The night of New Year's Eve, I put on my party clothes and then layered on top of it a few pairs of socks, running shoes, a sweatshirt, a heavy coat, a hat, and gloves. I put my party shoes in the car and drove to the
UW Arboretum for a night hike they hold every New Year's Eve. I've lived in Madison for 2 years and I had never been there before - but I told everyone else to get off their computers (at least temporarily) and start doing something so I wanted to take my own advice.
When I got there, I picked up some info about volunteering opportunities. The arboretum has 1200+ acres and they have volunteers come in monthly to help get rid of invasive plant species. Once the spring comes, I am definitely going to start volunteering there and any other Madison Kossacks are welcome to join me. Whereever you live, I am sure you can find other similar volunteering opportunities - Morton Arboretum and Fermilab in Chicago or the Atlanta Botanical Gardens, for example. Many places also offer classes and gardening advice (such as the world renowned Missouri Botanical Garden in St. Louis) - so if you are thinking about putting something more interesting than grass in your yard, you don't have to go it alone.
Once the hike started, we went through the maintenance area of the arboretum. The guide said he brings groups there to see some of the history of the arboretum. Much of the arboretum was created by the CCC in the 1930's. For those of us under the age of 65 - the CCC was the Civilian Conservation Corps, created by FDR during the New Deal. At the UW Arboretum, the CCC men lived in 20 barracks that were heated by fires in the center of the room. The men rotated sleeping positions so that each took turns sleeping near the fire and near the cold walls of the barracks that were covered with frost in the winter. We saw one of these barracks last night.
Here is a bit more info from our friend Wikipedia:
The Civilian Conservation Corps (CCC) was an organization established on March 31, 1933, during U.S. President Franklin D. Roosevelt's first month in office. It was part of the social and economic relief program provided under Roosevelt's First New Deal to combat the poverty and unemployment of the Great Depression, and was one of the first measures to be introduced during the first hundred days. The CCC came to be seen as a rite of passage by its enrollees, and became one of the most popular New Deal programs among the general public.
-snip-
The Labor Department's role was to recruit participants into the program; the actual camps were operated by the Army, using reserve officers. Within a week the Labor Department organized a National Re-Employment Service for CCC recruitment. The usual requirement was that the boy's father had to be registered as unemployed. The first CCC enrollee entered on April 7, 1933, just 37 days after Roosevelt's inauguration. In a short time there were 250,000 enrollees working in CCC camps. Enrollment peaked in September 1935 at about 502,000. By the time the CCC disbanded in 1942, over three million young men had participated.
-snip-
The CCC was an interdepartmental work and relief program that sent young, unemployed men from the cities to work on conservation projects in rural areas for $1 per day for one year. The corps took part in many conservation projects, including prevention of soil erosion and the impounding of lakes. The CCC constructed many buildings and trails in state and national parks that are still used today. Other projects of the CCC included installation of telephone and power lines, construction of logging and fire roads, fence construction, tree-planting, and even beekeeping, archeological excavation, and furniture manufacture. The CCC also provided the first truly organized wildfire-fighting crews for government agencies such as the United States Forest Service.
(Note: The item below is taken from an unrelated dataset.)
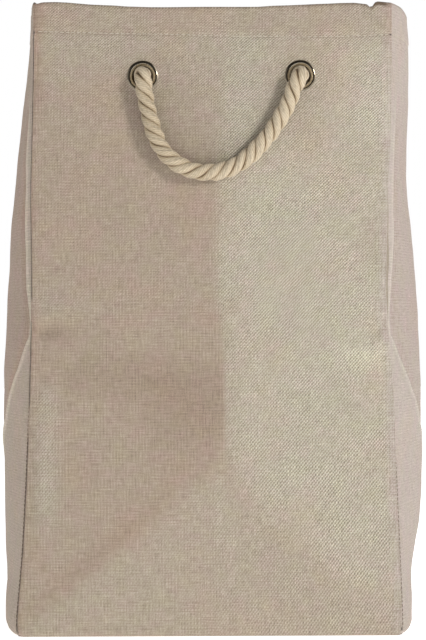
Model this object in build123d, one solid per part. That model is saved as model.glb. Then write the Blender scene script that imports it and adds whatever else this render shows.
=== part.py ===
from build123d import *
import math
import os

# Collapsible household laundry bag: two flat panels joined by two pleated
# gussets and a sewn-in base, with a twisted rope handle through a pair of
# eyelets on the front and on the back.
#
# Frame: origin at the middle of the footprint on the floor, +Z up, the front
# panel faces -Y, +X is to the right when looking at the front.

os.makedirs("parts", exist_ok=True)

# ---- driving dimensions (mm) ------------------------------------------------
HEIGHT = 600.0          # floor to rim
CLOTH_T = 2.0           # doubled, stiffened cloth of the walls and base
HALF_DEPTH = 150.0      # centre to the outer face of the front or back panel
CORNER_X = 170.0        # centre to the fold line of each vertical corner
CREASE_X = 200.0        # centre to the fold line of each gusset's middle crease
FOLD_GAP = 1.0          # cloth left out on each side of a fold line
BASE_HALF_X = 172.0     # half width of the base panel
WALL_FOOT_Z = 2.3       # lower edge of the walls, just over the base panel

EYELET_Z = 530.0        # height of the eyelet centres
EYELET_LEFT_X = -65.5   # front left eyelet centre
EYELET_RIGHT_X = 83.5   # front right eyelet centre
EYELET_HOLE_R = 10.25
EYELET_BARREL_R = 11.0
EYELET_FLANGE_R = 15.5
EYELET_FLANGE_H = 2.0
PANEL_HOLE_R = 11.1
WASHER_R = 14.0
WASHER_T = 1.2
BARREL_END = 1.6        # barrel length past the inner face of the cloth

ROPE_D = 16.0
ROPE_END_OUT = 2.1      # rope end face, out from the cloth's outer face
LOOP_OUT = 10.5         # loop centreline, out from the cloth's outer face
KNOT_R = 18.5
KNOT_DEPTH = 34.0
KNOT_ROUND = 15.0
KNOT_GAP = 0.1
TAIL_LENGTH = 31.0      # from the knot's centre to the cut end of the tail

BINDING_T = 1.2
BINDING_W = 10.0
BINDING_INSET = 4.0     # from the fold line to the near edge of the binding
BINDING_LOW_Z = 18.0
BINDING_TOP_Z = 568.0
BASE_BINDING_Z = 3.2
BASE_BINDING_H = 10.0

# Centreline of the front rope loop, in the plane of the loop: (x, z)
LOOP_ROUTE = [
    (-65.5, 530.0),
    (-58.3, 496.6),
    (-46.1, 459.0),
    (-14.8, 439.0),
    (22.1, 443.6),
    (48.1, 471.0),
    (66.9, 500.9),
    (83.5, 530.0),
]

INNER_Y = HALF_DEPTH - CLOTH_T


def box_between(low, high):
    """A box from its low corner to its high corner."""
    size = [h - l for l, h in zip(low, high)]
    centre = [(h + l) / 2 for l, h in zip(low, high)]
    return Pos(*centre) * Box(*size)


def save(shape, name):
    export_step(shape, os.path.join("parts", name + ".step"))
    print(name, "volume", round(shape.volume, 1))


def turned(shape):
    """The same piece on the back of the bag: half a turn about +Z."""
    return Rot(0, 0, 180) * shape


# ---- front and back panels --------------------------------------------------
# Local frame of an eyelet: +Z out of the cloth's outer face, +Y up the panel.
def at_eyelet(x):
    return Pos(x, -HALF_DEPTH, EYELET_Z) * Rot(90, 0, 0)


front_panel = box_between(
    (-CORNER_X + FOLD_GAP, -HALF_DEPTH, WALL_FOOT_Z),
    (CORNER_X - FOLD_GAP, -INNER_Y, HEIGHT),
)
for hole_x in (EYELET_LEFT_X, EYELET_RIGHT_X):
    front_panel -= at_eyelet(hole_x) * Cylinder(PANEL_HOLE_R, 4 * CLOTH_T)
save(front_panel, "front_panel")
save(turned(front_panel), "back_panel")

# ---- gussets ----------------------------------------------------------------
# Each half runs from a corner fold line, on the inner face, to the middle
# crease, on the outer face, so that the crease folds inwards between the
# panels.
fold_dx = CREASE_X - CORNER_X
half_span = math.hypot(fold_dx, INNER_Y)
line_angle = math.atan2(fold_dx, INNER_Y)
cloth_angle = line_angle - math.asin(CLOTH_T / half_span)
half_length = half_span * math.cos(line_angle - cloth_angle)
print("gusset half length", round(half_length, 2), "outward angle", round(math.degrees(cloth_angle), 2))


def gusset_half(side, end):
    """side -1 left or +1 right, end -1 front or +1 back."""
    along = Vector(side * math.sin(cloth_angle), -end * math.cos(cloth_angle), 0)
    outward = Vector(side * math.cos(cloth_angle), end * math.sin(cloth_angle), 0)
    corner = Vector(side * CORNER_X, end * INNER_Y, 0)
    a = corner + along * FOLD_GAP
    b = corner + along * (half_length - FOLD_GAP)
    points = [a, b, b + outward * CLOTH_T, a + outward * CLOTH_T]
    face = make_face(Polyline(*[(p.X, p.Y, WALL_FOOT_Z) for p in points], close=True))
    solid = extrude(face, amount=HEIGHT - WALL_FOOT_Z, dir=(0, 0, 1))
    return solid


save(gusset_half(-1, -1), "left_gusset_front_half")
save(gusset_half(-1, 1), "left_gusset_rear_half")
save(gusset_half(1, -1), "right_gusset_front_half")
save(gusset_half(1, 1), "right_gusset_rear_half")

# ---- base panel -------------------------------------------------------------
# Its sides follow the feet of the gussets, so the bag is closed all round.
base_crease_x = CREASE_X + 1.0
base_outline = Polyline(
    (-BASE_HALF_X, -HALF_DEPTH),
    (BASE_HALF_X, -HALF_DEPTH),
    (base_crease_x, 0),
    (BASE_HALF_X, HALF_DEPTH),
    (-BASE_HALF_X, HALF_DEPTH),
    (-base_crease_x, 0),
    close=True,
)
base_panel = extrude(make_face(base_outline), amount=CLOTH_T)
save(base_panel, "base_panel")

# ---- eyelets and their washers ----------------------------------------------
profile = make_face(
    Polyline(
        (EYELET_HOLE_R, 0, 0.6),
        (EYELET_HOLE_R, 0, -CLOTH_T - BARREL_END),
        (EYELET_BARREL_R, 0, -CLOTH_T - BARREL_END),
        (EYELET_BARREL_R, 0, 0),
        (EYELET_FLANGE_R, 0, 0),
    )
    + ThreePointArc(
        (EYELET_FLANGE_R, 0, 0),
        ((EYELET_HOLE_R + EYELET_FLANGE_R) / 2 + 0.3, 0, EYELET_FLANGE_H),
        (EYELET_HOLE_R, 0, 0.6),
    )
)
eyelet = revolve(profile, axis=Axis.Z, revolution_arc=360)
washer = Pos(0, 0, -CLOTH_T - WASHER_T / 2) * (
    Cylinder(WASHER_R, WASHER_T) - Cylinder(EYELET_BARREL_R + 0.05, 3 * WASHER_T)
)

# ---- rope ends: the rope inside each eyelet, its stopper knot and its tail ---
knot_z = -CLOTH_T - WASHER_T - KNOT_GAP - KNOT_DEPTH / 2
knot = Cylinder(KNOT_R, KNOT_DEPTH)
knot = fillet(knot.edges(), KNOT_ROUND)
knot = Pos(0, 0, knot_z) * knot
stub_length = ROPE_END_OUT - knot_z
stub = Pos(0, 0, knot_z + stub_length / 2) * Cylinder(ROPE_D / 2, stub_length)
tail = Pos(0, -TAIL_LENGTH / 2, knot_z) * (
    Rot(90, 0, 0) * Cylinder(ROPE_D / 2, TAIL_LENGTH)
)
rope_end = knot + stub + tail

for name, x in (("left", EYELET_LEFT_X), ("right", EYELET_RIGHT_X)):
    other = "right" if name == "left" else "left"
    place = at_eyelet(x)
    save(place * eyelet, f"front_{name}_eyelet")
    save(turned(place * eyelet), f"back_{other}_eyelet")
    save(place * washer, f"front_{name}_washer")
    save(turned(place * washer), f"back_{other}_washer")
    save(place * rope_end, f"front_{name}_rope_end")
    save(turned(place * rope_end), f"back_{other}_rope_end")

# ---- rope loops -------------------------------------------------------------
loop_y = -HALF_DEPTH - LOOP_OUT
route = [Vector(x, loop_y, z) for x, z in LOOP_ROUTE]
runs = [(b - a).length for a, b in zip(route, route[1:])]
radii = []
for i in range(1, len(route) - 1):
    turn = math.radians((route[i] - route[i - 1]).get_angle(route[i + 1] - route[i]))
    radii.append(0.45 * min(runs[i - 1], runs[i]) / math.tan(turn / 2))
print("loop runs", [round(r, 1) for r in runs])
print("loop radii", [round(r, 1) for r in radii], "rope diameter", ROPE_D)
path = FilletPolyline(*route, radius=radii)
start = Plane(origin=path @ 0, z_dir=path % 0)
tube = sweep(start * Circle(ROPE_D / 2), path=path)
expected = math.pi * ROPE_D**2 / 4 * path.length
print("loop length", round(path.length, 1), "tube volume", round(tube.volume), "section x length", round(expected))
loop = tube
for end in (route[0], route[-1]):
    loop += Pos(end.X, end.Y, end.Z) * Sphere(ROPE_D / 2)
save(loop, "front_rope_loop")
save(turned(loop), "back_rope_loop")

# ---- seam bindings, inside --------------------------------------------------
edge = CORNER_X - BINDING_INSET
for name, side in (("left", -1), ("right", 1)):
    xs = sorted((side * edge, side * (edge - BINDING_W)))
    binding = box_between(
        (xs[0], -INNER_Y, BINDING_LOW_Z), (xs[1], -INNER_Y + BINDING_T, BINDING_TOP_Z)
    )
    other = "right" if name == "left" else "left"
    save(binding, f"front_{name}_seam_binding")
    save(turned(binding), f"back_{other}_seam_binding")

base_binding = box_between(
    (-edge, -INNER_Y, BASE_BINDING_Z),
    (edge, -INNER_Y + BINDING_T, BASE_BINDING_Z + BASE_BINDING_H),
)
save(base_binding, "front_base_seam_binding")
save(turned(base_binding), "back_base_seam_binding")
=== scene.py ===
import math

import bpy
import numpy as np
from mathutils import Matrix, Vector


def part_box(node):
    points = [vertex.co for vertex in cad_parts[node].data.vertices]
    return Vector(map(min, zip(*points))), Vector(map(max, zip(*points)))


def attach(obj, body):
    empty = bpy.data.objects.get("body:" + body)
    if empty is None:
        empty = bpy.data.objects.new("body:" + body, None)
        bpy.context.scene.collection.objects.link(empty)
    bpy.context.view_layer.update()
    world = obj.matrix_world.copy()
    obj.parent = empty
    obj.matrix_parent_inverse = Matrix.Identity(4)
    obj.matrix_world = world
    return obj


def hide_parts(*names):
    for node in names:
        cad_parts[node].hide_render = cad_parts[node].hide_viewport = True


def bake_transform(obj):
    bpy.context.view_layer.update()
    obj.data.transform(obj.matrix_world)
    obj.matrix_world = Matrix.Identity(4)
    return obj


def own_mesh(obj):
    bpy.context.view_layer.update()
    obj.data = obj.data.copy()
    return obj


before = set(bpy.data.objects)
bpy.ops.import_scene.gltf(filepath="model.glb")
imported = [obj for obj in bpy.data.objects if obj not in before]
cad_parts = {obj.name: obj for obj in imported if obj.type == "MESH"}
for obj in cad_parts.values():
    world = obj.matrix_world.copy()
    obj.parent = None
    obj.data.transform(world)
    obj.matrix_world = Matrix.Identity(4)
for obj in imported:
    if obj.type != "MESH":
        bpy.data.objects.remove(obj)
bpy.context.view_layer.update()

# ------------------------------------------------------------------ settings
HALF_DEPTH = -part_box("front_panel")[0][1]          # outer face of the front
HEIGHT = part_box("front_panel")[1][2]
PIVOT_X = 0.170                                    # corner fold lines
PIVOT_Y = 0.148
CLOTH = 0.0016
EYELET_Z = 0.530
FRONT_EYELETS = (-0.0655, 0.0835)

rng = np.random.default_rng(7)


# ------------------------------------------------------------- small helpers
def smooth_table(zs, vs, sigma=0.014):
    """A soft curve through a table of heights and values."""
    grid = np.linspace(-0.06, 0.66, 721)
    raw = np.interp(grid, zs, vs)
    k = np.exp(-0.5 * (np.arange(-60, 61) * 0.001 / sigma) ** 2)
    k /= k.sum()
    soft = np.convolve(np.pad(raw, 60, mode="edge"), k, mode="valid")

    def curve(z):
        return np.interp(z, grid, soft)

    return curve


def noise2(seed, scale_u, scale_v, octaves=2):
    """A smooth, repeatable ripple field over (u, v) in metres, about -1..1."""
    r = np.random.default_rng(seed)
    waves = []
    for o in range(octaves):
        for _ in range(7):
            a = r.uniform(0, 2 * math.pi)
            f = 2 ** o
            waves.append(
                (
                    f * math.cos(a) / scale_u,
                    f * math.sin(a) / scale_v,
                    r.uniform(0, 2 * math.pi),
                    0.55 ** o,
                )
            )

    def field(u, v):
        total = np.zeros(np.broadcast(u, v).shape)
        for fu, fv, p, w in waves:
            total = total + w * np.sin(2 * math.pi * (fu * u + fv * v) + p)
        return total / 3.2

    return field


def bump(x, centre, width):
    return np.exp(-(((x - centre) / width) ** 2))


def smoothstep(x, a, b):
    t = np.clip((x - a) / (b - a), 0, 1)
    return t * t * (3 - 2 * t)


def link(obj):
    bpy.context.scene.collection.objects.link(obj)
    return obj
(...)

CCC enrollees worked 40 hours a week and were paid $30 a month, with the requirement that $25 of that be sent home to family. Members lived in camps, wore uniforms, and lived under quasi-military discipline. The U.S. Army operated the camps, using reserve presonnel called to active duty. The Army thereby gained valuable experience in handling large numbers of young men, but there was no military drill or training in the camps, and the work projects were civilian in nature. Eventually over 4,000 camps were be established in all 48 states and in the Hawaii, Alaska Territory, Puerto Rico, and the Virgin Islands. The first camp was at George Washington National Forest in Virginia.
The CCC ended in the 1940's but it was revived in California in 1976 by Gov. Jerry Brown. The new program focuses more on youth development than economic revival. In 1985, the NASCC - National Association of Service and Conservation Corps - was formed to manage over 100 various corps programs around the country.
The Arboretum was extremely impressive - but I left there and went to my party and drank various forms of alcohol and ate a disgusting amount of sushi, fondue, flan, and lord knows what else until my stomach hurt. At 4:30am the hostess made me coffee (I was sober but tired) before letting me get in my car to drive home.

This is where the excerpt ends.